Xtreme Wrestling Center
- Acronym: XWC
- Founded: 2014
- Style: American Wrestling
- Headquarters: Raytown and Kansas City, Missouri
- Founder(s): David Cattin, Jordan Rogers, and Adam Houck
- Website: prowrestling.training/index.html

= Xtreme Wrestling Center =

Professional wrestling school in Missouri

The Xtreme Wrestling Center (XWC) is an independent professional wrestling school based in Raytown, a suburb of Kansas City, Missouri. Founded in 2014 by Marine Corps combat veteran Jordan 'Smiley' Rogers and professional wrestlers 'Smooth as Satin' David Cattin and Adam Houck. It is an atypical sports training center that supports wrestling through events in the region.

==Organization==
The name of XWC was inspired by the Extreme Championship Wrestling.
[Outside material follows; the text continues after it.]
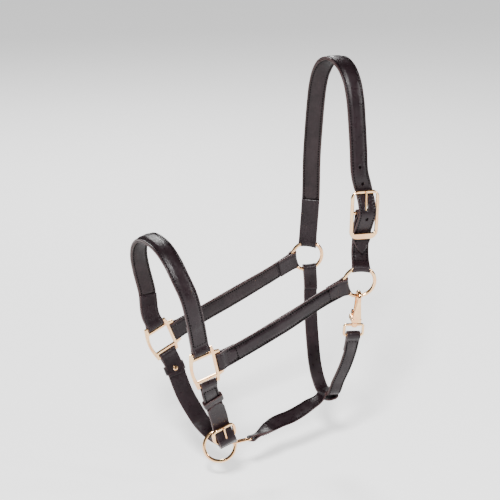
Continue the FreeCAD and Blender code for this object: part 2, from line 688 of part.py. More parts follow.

The school teaches Professional Wrestling to aspiring wrestlers in the Midwest primarily in the Kansas City area. Its training programs are for professional wrestlers, managers, and referees. XWC is managed by Jordan Rogers with David Cattin acting as head of professional training sessions. It accepts candidate from the age of 16 after and a physical evaluation. Kansas City was chosen as a location because it has over 100 years of history in professional wrestling and a long-time stronghold for pro wrestling.